政府は中国漁船の船長を釈放した時にも、腰が据わっていなかった。その後、一色海上保安官を罰することができないでいる。
NHKをはじめ民放テレビがこぞって、一色海上保安官が流出させた映像を、繰り返えし放映した。もし、映像が国益を損ねるものであったとすれば、政府はどうして流出した映像を放映した大手マスコミを、非難しなかったのだろうか。
11月1日にロシアのメドベジェフ大統領がわが北方領土の国後島を訪れて、北方領土がロシアの固有の領土だと主張した。
メドベジェフ大統領がこのように不法に振る舞ったのは、日本が中国にだけ謟うのを見て、中国に対する嫉妬心に駆られたものだった。
もし、日本政府が先の中国漁船による暴挙に対して、毅然たる措置をとっていたとしたら、北方領土に闖入することがなかったはずだった。
11月23日に、北朝鮮が突如、黄海の韓国領の延坪島に砲撃を加えた。菅首相は第一報を知ってから一時間以上にもわたって、「情報収集に全力をあげる」と、無爲に繰り返した。自衛隊、海上保安庁、警察にただちに厳戒態勢に入るように指示したと、いうべきだった。北朝鮮が万一、日本に攻撃を加えてくるとしたら、そのような余裕がなかった。

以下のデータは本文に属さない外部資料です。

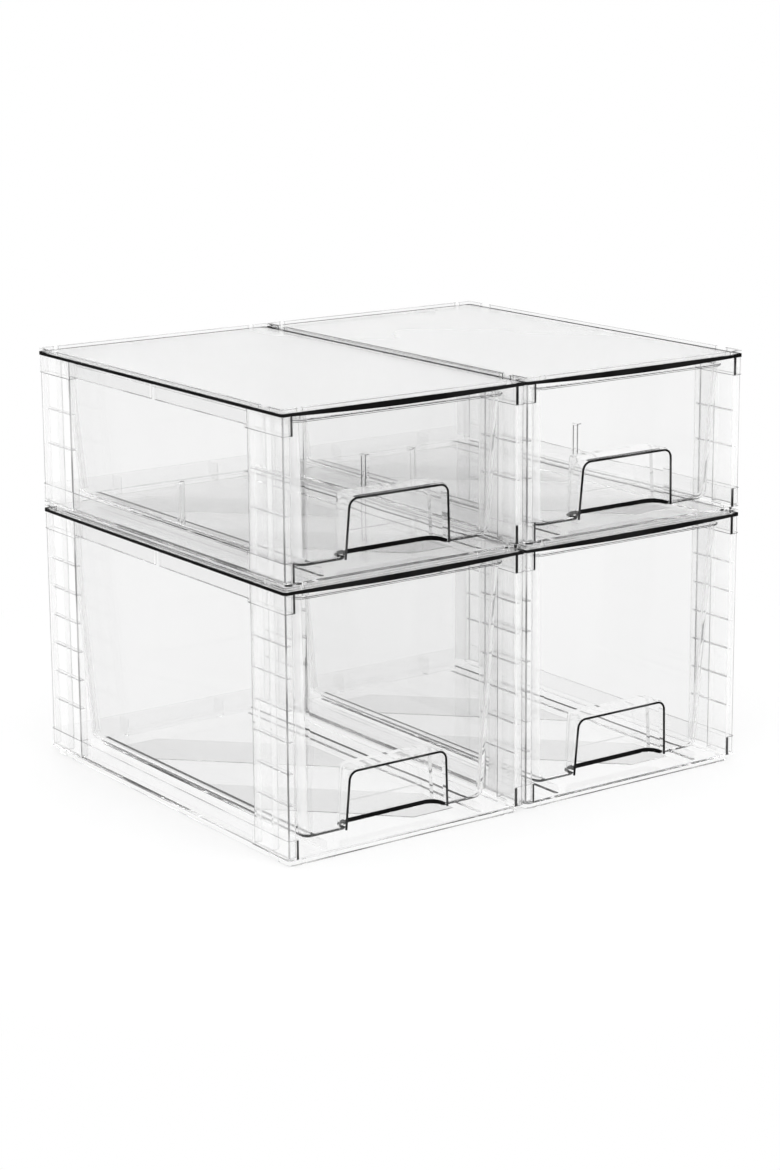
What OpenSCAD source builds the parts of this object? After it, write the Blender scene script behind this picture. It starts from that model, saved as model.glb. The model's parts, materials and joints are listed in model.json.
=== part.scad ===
// Stackable drawer boxes: two low units standing on two tall ones, side by side.
// Each unit is an open case (top panel, four ladder posts, bottom panel) round
// a tapered drawer with a finger recess low in its front wall.
// Millimetres, +Z up. Origin: middle of the set, on the floor. Fronts face -Y.

/* [Units] */
// Outside width of one unit
unit_w = 220; // [190:1:300]
// Outside depth of one unit, front to back
unit_d = 360; // [300:1:420]
// Height of a tall unit, from foot to rim
lower_h = 212; // [150:1:300]
// Height of a low unit, from foot to rim
upper_h = 133; // [115:1:220]
// Air between neighbouring units
side_gap = 0.6; // [0.4:0.1:3]
// Radius of a unit's upright corners
corner_r = 3; // [2.5:0.5:6]

/* [Stacking rim and foot] */
// Height of the rim round the top panel
rim_h = 3; // [2:0.5:4]
// Thickness of that rim
rim_t = 2.4; // [1.6:0.2:3]
// Air between a foot and the rim it drops into
nest_gap = 0.5; // [0.3:0.1:1]
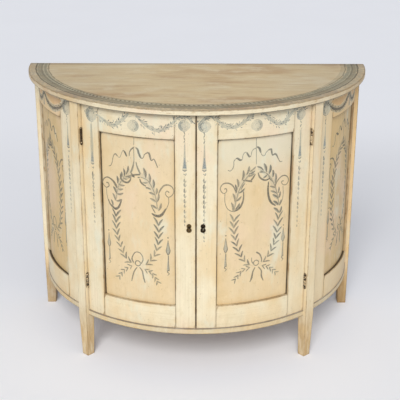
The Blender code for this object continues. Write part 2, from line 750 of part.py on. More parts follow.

菅首相は翌日になって、はじめて北朝鮮を非難した。かつて村山富一首相が阪神淡路大震災にあたって、対応が大きく遅れたことを批判されて、「何せ、初めてのことじゃったから」と率直に弁明したのを、思い出させた。
2011年が明ける。中国とロシアの挟み撃ちにあい、日本国民は菅政権の腑甲斐無い対応を目のあたりにして、日本がサンフランシスコ講和条約によって独立を回復してから、はじめて民族の生存本能に目覚めた。
民主党政権のもとの日本は、危険な幻想に憑かれていた。
一昨年9月に、民主党政権が発足すると、鳩山首相は胡錦涛首席と会談して、得々として、東シナ海を「友愛の海」にしたいと申し入れた。鳩山首相は日本と米中の二国を等距離に置くべきだという、「日米中正三角形」論を唱えた。
これは、幻想というよりも、妄想だった。爲政者は日米関係は〃魂(しこ)の御(み)楯(たて)〃であり、中国は敵性国家であることを、理解しているべきである。日米同盟を輕んじたのは、由々しいことだった。
だが、天は日本を見離さなかった。中国とロシアが狼藉を働いたというのに、菅政権が爲すべきことを知らなかったために、隋眠を貪っていた国民が目を覚した。今年から、国民は幻想を払って、現実と取り組むことになる。いや、強いられることとなろう。